Few children today will grow up and see this love in action. Nearly half have parents who aren't even married. So we cannot be surprised they have little idea what marriage should be. Yet we respond with hope that when they meet a Christian couple, they see the difference and hear the hope of the gospel. Broken homes are a mission field. They call us first to compassion, not judgment.
As we embrace this commission, we recognize that quoting Ephesians 5 won't do us much good in public arguments over the government's definition of marriage. So we return to Sandel: what is marriage for? What is the purpose? Hall, the Episcopal priest, argues that marriage is a "kind of free coming-together of two people to live out their lives." Using Mundy's description, we see marriage as a negotiated arrangement between two people looking to support one another for a time and not exclusively. Shared responsibilities, divided evenly, relieve some of life's burdens.

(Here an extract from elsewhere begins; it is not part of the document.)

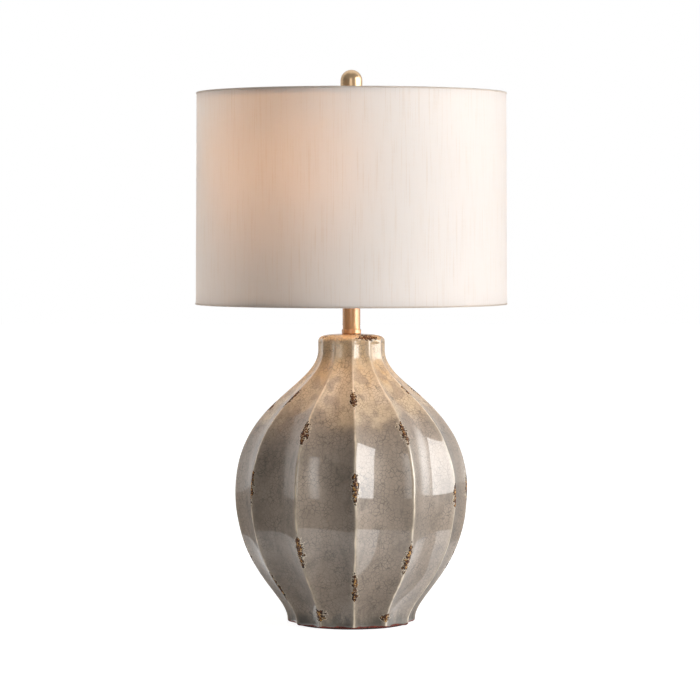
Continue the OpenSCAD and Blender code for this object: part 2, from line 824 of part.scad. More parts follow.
// Window for the switch shaft, cut through the shell and its card sleeve
module shaft_window() {
  translate([0, 0, switch_axis_z])
    rotate([90, 0, 0]) translate([0, 0, block_r - over]) cylinder(r = shaft_hole_r, h = socket_r);
}

module socket_shell() {
  color("#c9a25e")
    difference() {
      translate([0, 0, shell_z]) pipe_ring(socket_r, shell_in_r, socket_h);
      shaft_window();
    }
}

module socket_sleeve() {
  color("#5d4a38")
    difference() {
      translate([0, 0, shell_z]) pipe_ring(card_r, card_in_r, socket_h - card_set);
      shaft_window();
    }
}

module socket_screw_shell() {
  color("#b9a06a")
    translate([0, 0, block_top]) pipe_ring(screw_in_r + screw_shell_wall, screw_in_r, screw_shell_h);
}

module socket_contact() {
  color("#c8a24c")
    translate([0, 0, block_top])
      rotate_extrude()
        polygon([
          [0, 0],
          [contact_r, 0],
          [contact_r, contact_edge],
          [contact_r - contact_dome, contact_h],
          [0, contact_h]
        ]);
}

module switch_shaft() {
  color("#a08a5c")
    translate([0, 0, switch_axis_z])
      rotate([90, 0, 0])
        translate([0, 0, block_r - shaft_in + shaft_end_gap])
          cylinder(r = shaft_r, h = knob_z0 + knob_bore - block_r + shaft_in - 2 * shaft_end_gap);
}

// Knob: a round grip with shallow flutes and a blind hole for the shaft
module switch_knob() {
  color("#1f1c1a")
    translate([0, 0, switch_axis_z])
      rotate([90, 0, 0])
        translate([0, 0, knob_z0])
          difference() {
            rotate_extrude()
              polygon([
                [0, 0],
                [knob_r - knob_waist, 0],
                [knob_r - knob_waist, knob_waist_h],
                [knob_r, knob_waist_h + knob_waist],
                [knob_r, knob_len - knob_edge],
                [knob_r - knob_edge, knob_len],
                [0, knob_len]
              ]);
            translate([0, 0, -over]) cylinder(r = shaft_r + shaft_gap, h = knob_bore + over);
            for (i = [0:grip_count - 1])
              rotate([0, 0, i * 360 / grip_count])
                translate([knob_r + groove_r / 3, 0, knob_waist_h + 2 * knob_waist])
                  cylinder(r = groove_r, h = knob_len, $fn = 24);
          }
}

// Bulb base: a screw shell shown as rounded rings at the thread's pitch
module bulb_base() {
  ring_n = floor((bulb_neck_z - base_band_h - bulb_thread_z) / thread_pitch);
  color("#c9c9c4")
    rotate_extrude()
      polygon(concat(
        [[bulb_base_r - base_foot_in, bulb_thread_z], [bulb_base_r - thread_depth, bulb_thread_z]],
        [for (i = [0:ring_n - 1]) each [
          [bulb_base_r - thread_depth, bulb_thread_z + (i + thread_crest[0]) * thread_pitch],
          [bulb_base_r, bulb_thread_z + (i + thread_crest[1]) * thread_pitch],
          [bulb_base_r, bulb_thread_z + (i + thread_crest[2]) * thread_pitch],
          [bulb_base_r - thread_depth, bulb_thread_z + (i + thread_crest[3]) * thread_pitch]
        ]],
        [
          [bulb_base_r - base_band_set, bulb_neck_z - base_band_h],
          [bulb_base_r - base_band_set, bulb_neck_z],
          [base_in_r, bulb_neck_z],
          [base_in_r, bulb_thread_z + base_foot_t],
          [bulb_base_r - base_foot_in, bulb_thread_z + base_foot_t]
        ]
      ));
}

module bulb_insulator() {
  color("#26221f")
    rotate_extrude()
      polygon([
        [0, bulb_z + bulb_tip_h],
        [bulb_tip_r, bulb_z + bulb_tip_h],
        [bulb_base_r - base_foot_in, bulb_z + bulb_tip_h + insulator_cone],
        [base_in_r, bulb_thread_z],
        [0, bulb_thread_z]
      ]);
}

module bulb_contact() {
  color("#b9b9b2")
    rotate_extrude()
      polygon([
        [0, bulb_z],
        [bulb_tip_r - bulb_tip_dome, bulb_z + tip_gap],
        [bulb_tip_r, bulb_z + bulb_tip_h],
        [0, bulb_z + bulb_tip_h]
      ]);
}

// Glass envelope: a skirt inside the base, a straight neck, a flare and the globe itself
module bulb_glass() {
  steps = len(glass_outside);
  color("#fff4dc")
    difference() {
      rotate_extrude()
        polygon(concat([[0, bulb_neck_z - glass_skirt]], glass_outside));
      rotate_extrude()
        polygon(concat(
          [
            [0, bulb_neck_z - glass_skirt - over],
            [skirt_r - glass_t, bulb_neck_z - glass_skirt - over],
            [skirt_r - glass_t, bulb_neck_z + glass_lift + glass_lip]
          ],
          [for (i = [3:steps - 2]) let (p = glass_outside[i]) [p[0] - glass_t, p[1] - glass_t / 3]],
          [[0, bulb_top - glass_t]]
        ));
    }
}

// Harp: one bent wire from leg to leg, with a round eye at the top
module harp() {
  color("#b8a37a")
    difference() {
      union() {
        bent_wire(harp_path, wire_r);
        translate([0, 0, eye_z]) cylinder(r = eye_r, h = eye_h);
      }
      translate([0, 0, eye_z - over]) cylinder(r = rivet_r + pipe_gap, h = eye_h + 2 * over);
    }
}

// Stud: riveted through the eye, with the shoulder that carries the shade
module harp_stud() {
  color("#c9b27c")
    rotate_extrude()
      polygon([
        [0, eye_z - rivet_head_gap - rivet_head_h],
        [rivet_r + rivet_head_out - rivet_edge, eye_z - rivet_head_gap - rivet_head_h],
        [rivet_r + rivet_head_out, eye_z - rivet_head_gap],
        [rivet_r, eye_z - rivet_head_gap],
        [rivet_r, eye_top],
        [stud_seat_r, eye_top],
        [stud_seat_r, hub_z],
        [stud_r, hub_z],
        [stud_r, stud_top - stud_edge],
        [stud_r - stud_edge, stud_top],
        [0, stud_top]
      ]);
}

// Sleeve: slides up its leg to let it go, and rests on the saddle's shoulder
module harp_sleeve(x) {
  color("#c9a25e")
    translate([x, 0, shoulder_top]) pipe_ring(sleeve_in_r + sleeve_wall, sleeve_in_r, sleeve_len);
}

module harp_sleeve_left() {
  harp_sleeve(-leg_x);
}

module harp_sleeve_right() {
  harp_sleeve(leg_x);
}

// Fitter: hub, arms that rise at their ends, and the wire ring that they are welded to
module shade_fitter() {
  color("#d9d4c8")
    difference() {
      union() {
        translate([0, 0, hub_z]) cylinder(r = hub_r, h = hub_t);
        for (i = [0:arm_count - 1])
          rotate([0, 0, arm_start + i * 360 / arm_count]) bent_wire(arm_path, arm_wire / 2);
        wire_ring(top_ring_r, shade_wire_r, top_ring_z);
      }
      translate([0, 0, hub_z - over]) cylinder(r = stud_r + stud_gap, h = hub_t + 2 * over);
    }
}

module shade_bottom_ring() {
  color("#d9d4c8") wire_ring(bottom_ring_r, shade_wire_r, bottom_ring_z);
}

module shade_liner() {
  color("#f4efe4") shade_wall(cloth_bottom, cloth_top, fabric_t, skin_t);
}

module shade_fabric() {
  color("#efe6da") shade_wall(cloth_bottom, cloth_top, 0, fabric_t);
}

// Hems: the fabric goes over the edge and down inside the wire ring, notched round each arm
module shade_top_hem() {
  color("#e2d6c8")
    difference() {
      union() {
        shade_wall(cloth_top, shade_top, 0, hem_in + hem_t);
        shade_wall(shade_top - hem_depth, cloth_top, hem_in, hem_in + hem_t);
      }
      for (i = [0:arm_count - 1])
        rotate([0, 0, arm_start + i * 360 / arm_count])
          translate([top_ring_r - hem_depth, -notch_w / 2, shade_top - hem_depth - over])
            cube([hem_depth, notch_w, hem_depth + over - hem_t]);
    }
}

module shade_bottom_hem() {
  color("#e2d6c8") {
    shade_wall(shade_bottom, cloth_bottom, 0, hem_in + hem_t);
    shade_wall(cloth_bottom, shade_bottom + hem_depth, hem_in, hem_in + hem_t);
  }
}

module finial_ferrule() {
  color("#c79a6b")
    difference() {
      union() {
        translate([0, 0, finial_z])
          rotate_extrude()
            polygon([
              [0, 0],
              [finial_flange_r - flange_edge, 0],
              [finial_flange_r, flange_edge],
              [finial_flange_r, finial_flange_t - flange_edge],
              [finial_flange_r - flange_edge, finial_flange_t],
              [0, finial_flange_t]
            ]);
        translate([0, 0, finial_z]) cylinder(r = ferrule_r, h = finial_flange_t + ferrule_h);
      }
      translate([0, 0, finial_z - over])
        cylinder(r = stud_r + stud_gap, h = finial_flange_t + ferrule_h + 2 * over);
    }
}

// Knob of the finial: drawn-in foot, straight side and round top, hollowed for the ferrule
module finial_knob() {
  color("#c79a6b")
    difference() {
      rotate_extrude()
        polygon(concat(
          [[0, knob_z], [finial_r - finial_draw, knob_z]],
          sweep([finial_r - finial_draw, knob_z],
            [finial_r - finial_draw / 3, knob_z + finial_swell_h / 7],
            [finial_r, knob_z + finial_swell_h / 2], [finial_r, knob_z + finial_swell_h], 5),
          arc([0, finial_top - finial_r], finial_r, 0, 90, 16)
        ));
      translate([0, 0, knob_z - over]) cylinder(r = ferrule_r + tube_gap / 2, h = ferrule_h + over);
      translate([0, 0, knob_z])
        cylinder(r = stud_r + finial_room, h = max(stud_top - knob_z, ferrule_h) + finial_room);
    }
}

felt_ring();
ceramic_body();
cord_grommet();
base_seat();
base_washer();
base_lock_washer();
base_nut();
lamp_pipe();
neck_seat();
neck_collar();
neck_tube();
tube_cap();
harp_saddle();
saddle_nut();
socket_cap();
cap_set_screw();
socket_block();
terminal_screws();
socket_shell();
socket_sleeve();
socket_screw_shell();
socket_contact();
switch_shaft();
switch_knob();
bulb_base();
bulb_insulator();
bulb_contact();
bulb_glass();
harp();
harp_stud();
harp_sleeve_left();
harp_sleeve_right();
shade_fitter();
shade_bottom_ring();
shade_liner();
shade_fabric();
shade_top_hem();
shade_bottom_hem();
finial_ferrule();
finial_knob();
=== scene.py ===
"""Table lamp: ribbed crackle-glazed body, satin brass neck and finial, slub linen drum shade, lit."""
import json
import math

import bmesh
import bpy
import numpy as np
from bpy.props import FloatProperty, FloatVectorProperty, IntProperty, PointerProperty, StringProperty
from bpy.types import Operator, Panel, PropertyGroup
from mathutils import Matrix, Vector


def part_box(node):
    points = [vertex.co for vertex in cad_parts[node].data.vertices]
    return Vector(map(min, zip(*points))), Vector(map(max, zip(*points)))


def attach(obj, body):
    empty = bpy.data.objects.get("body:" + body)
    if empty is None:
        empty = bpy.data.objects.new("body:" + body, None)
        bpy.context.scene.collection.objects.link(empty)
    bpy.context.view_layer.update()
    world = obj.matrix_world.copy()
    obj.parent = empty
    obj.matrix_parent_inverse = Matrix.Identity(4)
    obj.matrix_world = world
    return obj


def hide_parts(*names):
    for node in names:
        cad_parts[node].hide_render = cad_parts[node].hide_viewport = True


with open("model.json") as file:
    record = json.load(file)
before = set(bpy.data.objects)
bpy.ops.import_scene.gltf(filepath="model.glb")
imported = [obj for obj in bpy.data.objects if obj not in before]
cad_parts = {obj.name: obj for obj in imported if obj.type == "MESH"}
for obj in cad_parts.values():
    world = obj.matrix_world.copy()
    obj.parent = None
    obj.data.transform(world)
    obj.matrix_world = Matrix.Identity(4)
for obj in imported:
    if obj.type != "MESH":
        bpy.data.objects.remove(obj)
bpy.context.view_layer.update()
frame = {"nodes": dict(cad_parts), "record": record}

bl_info = {
    "name": "Ribbed table lamp",
    "version": (1, 0, 0),
    "blender": (4, 5, 0),
    "location": "View3D > Sidebar > Lamp",
    "description": "Builds the looks of a ribbed ceramic table lamp around its construction model",
    "category": "Add Mesh",
}

MM = 0.001


def sizes(node):
    """Lowest z, highest z and outer radius of a round CAD node that stands on the lamp's axis."""
    low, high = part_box(node)
    return low.z, high.z, high.x


FOOT_Z, BODY_TOP, _ = sizes("ceramic_body")
TUBE_Z, TUBE_TOP, TUBE_R = sizes("neck_tube")
COLLAR_Z, COLLAR_TOP, COLLAR_R = sizes("neck_collar")
CAP_LOW, CAP_TOP, CAP_R = sizes("tube_cap")
SHADE_LOW, SHADE_TOP, SHADE_LOW_R = sizes("shade_fabric")
HEM_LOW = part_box("shade_bottom_hem")[0].z
HEM_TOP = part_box("shade_top_hem")[1].z
SHADE_TOP_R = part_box("shade_top_hem")[1].x
FLANGE_Z, FERRULE_TOP, FLANGE_R = sizes("finial_ferrule")
KNOB_Z, FINIAL_TOP, FINIAL_R = sizes("finial_knob")


# Settings that a user would change

def length(name, description, default):
    """A setting that is a length."""
    return FloatProperty(name=name, description=description, default=default, unit="LENGTH")


def tone(name, description, default):
    """A setting that is a colour, as sRGB hex."""
    return StringProperty(name=name, description=description, default=default)


def amount(name, description, default, **limits):
    """A setting that is a plain number."""
    return FloatProperty(name=name, description=description, default=default, **limits)


class BodySettings(PropertyGroup):
    """Sizes and glaze of the ceramic body."""

    rib_count: IntProperty(
        name="Ribs", description="Ribs round the body", default=12, min=6, max=24)
    rib_turn: FloatProperty(
        name="Rib turn", description="Turn of the front rib away from the front centre",
        default=math.radians(2), subtype="ANGLE")
    foot_r: length("Foot radius", "Radius over the ribs at the foot", 0.0845)
    foot_round: length("Foot rounding", "Rounding under the edge of the foot", 0.004)
    foot_sweep: length("Foot sweep", "Length of the upright sweep at the foot", 0.036)
    foot_lean: length("Foot lean", "How far that sweep leans inwards", 0.001)
    belly_r: length("Belly radius", "Radius over the ribs at the belly", 0.1524)
    belly_z: length("Belly height", "Height of the belly above the foot", 0.171)
    belly_fall: length("Belly fall", "Length of the sweep below the belly", 0.104)
    belly_climb: length("Belly climb", "Length of the sweep above the belly", 0.118)
    neck_r: length("Neck radius", "Radius over the ribs at the neck", 0.0446)
    neck_h: length("Neck height", "Height of the upright neck", 0.0205)
    neck_sweep: length("Neck sweep", "Length of the sweep below the neck", 0.050)
    rim_h: length("Rim height", "Height of the rounded edge round the top", 0.012)
    rim_drop: length("Rim drop", "How far below the top that edge turns inwards", 0.004)
    seat_r: length("Seat radius", "Radius of the flat seat on top", 0.014)
    flute_sink: length("Flute depth", "How far a panel sinks at the belly", 0.0085)
    rib_round: length("Rib rounding", "Depth over which a rib's edge is rounded", 0.003)
    glaze_mid: tone("Glaze", "Grey-taupe of the glaze, sRGB hex", "#968676")
    glaze_deep: tone("Deep glaze", "Darker tone where the glaze is thick", "#7a6c5e")
    glaze_thin: tone("Thin glaze", "Cream tone where the glaze thins over a rib", "#e6d5bb")
    # The shoulder and neck tones are partly the glaze's own and partly painted light: the bulb's warm light
    # and a reflection of the lit shade
    shoulder_cream_and_painted_light: tone("Shoulder glaze", "Paler tone on the shoulders", "#d0bc9f")
    neck_tan_and_painted_lamplight: tone("Neck glaze", "Tan tone towards the neck", "#c6a67b")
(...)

Without even citing the explicit example of Christ's sacrifice for the church, we can still argue that marriage requires far more of ourselves than the new definitions betray. Love demands 100 percent of each partner. Marriage based on needs and affection will struggle to endure when the needs change and the affection fades.
When we lost the permanence of marriage, we lost the purpose. And now, as we lose the transcendence, we lose the transformative power of union. Any two people can partner together for support in childcare, housecleaning, finances, and sex. But it takes a true marriage to turn two into one all-giving whole.